Storicamente, sappiamo di essere nel 1922 in quanto si accenna al cambiamento di regime in Italia, e nella seconda parte del film Pagot è pedinato da agenti della polizia segreta fascista. In realtà una vera e propria polizia segreta fascista sarà attiva solo dopo alcuni anni dalla marcia su Roma, anche questo, dunque, potrebbe essere considerato un anacronismo.
Si parla anche della Coppa Schneider, che era una sorta di Coppa America per idrovolanti, vinta ad esempio dal suddetto M.39, e si accenna al fatto che gli americani l'abbiano vinta in passato. Questo è successo nel 1923, su di un Curtiss che poi è il nome dell'antagonista americano di Pagot.
L'idrovolante di Pagot non mi pare sia un modello reale, anche se assomiglia a prodotti d'epoca della SIAI e della Macchi. Fatto è che, a seguito dello scontro con il rivale Curtiss, ingaggiato dai pirati, Porco Rosso lo porta ad aggiustare e migliorare in un cantiere milanese, e qui gli viene proposto di cambiare motore per metterci un "Ghibli". Beh, Ghibli è il nome dello studio di Miyazaki, e uno potrebbe pensare che si tratti di una citazione della produzione, mentre in realtà si cita un altro aereo italiano, un Caproni del decennio successivo, che appunto era noto con quel nome. Se ho capito bene, la passione di Miyazaki per l'aviazione italiana è addirittura precedente alla fondazione dello studio di produzione.
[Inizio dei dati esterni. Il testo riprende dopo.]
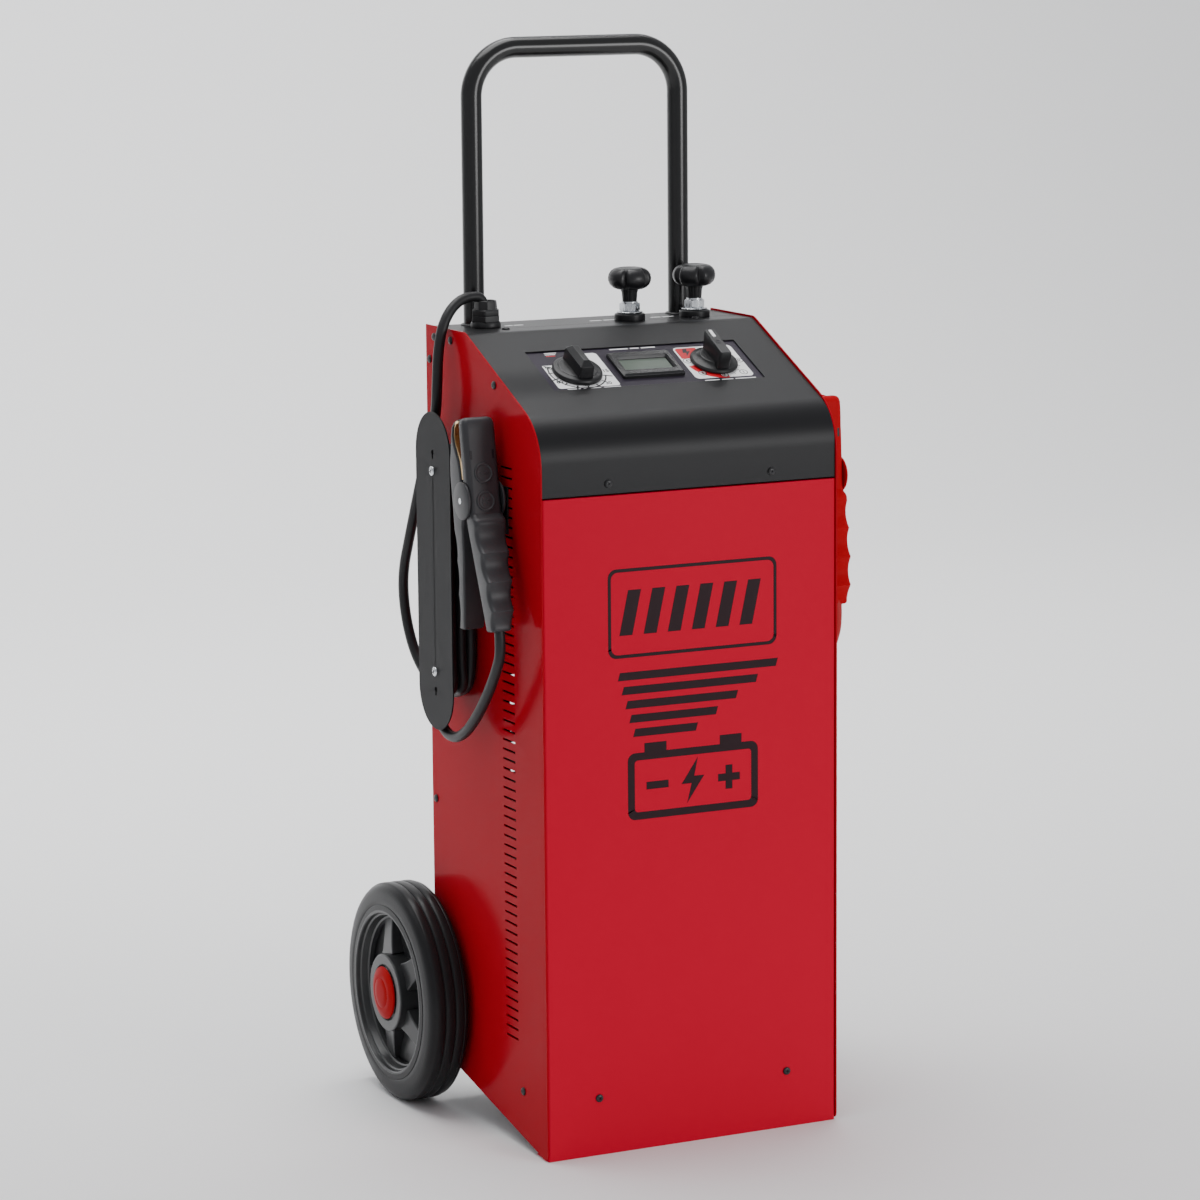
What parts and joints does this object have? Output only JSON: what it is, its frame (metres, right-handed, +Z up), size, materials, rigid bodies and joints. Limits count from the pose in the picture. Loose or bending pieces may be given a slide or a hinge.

Ma tutti questi sono dettagli, relativamente poco interessanti. Il vero cuore della storia sta nella vicenda del protagonista, che pensa di espiare una colpa che a ben vedere non ha, della sua complicata relazione con le donne, e con gli umani in generale - lui sente addirittura di non fare più parte del nostro genere, di essere qualcosa di estraneo all'umanità. Solo in due momenti verrà intravisto come umano, da Fio, la giovane progettista che gli rimette a nuovo l'aereo, quando le parla di come è diventato un maiale, e da Curtiss, suo arci-rivale, nel finale.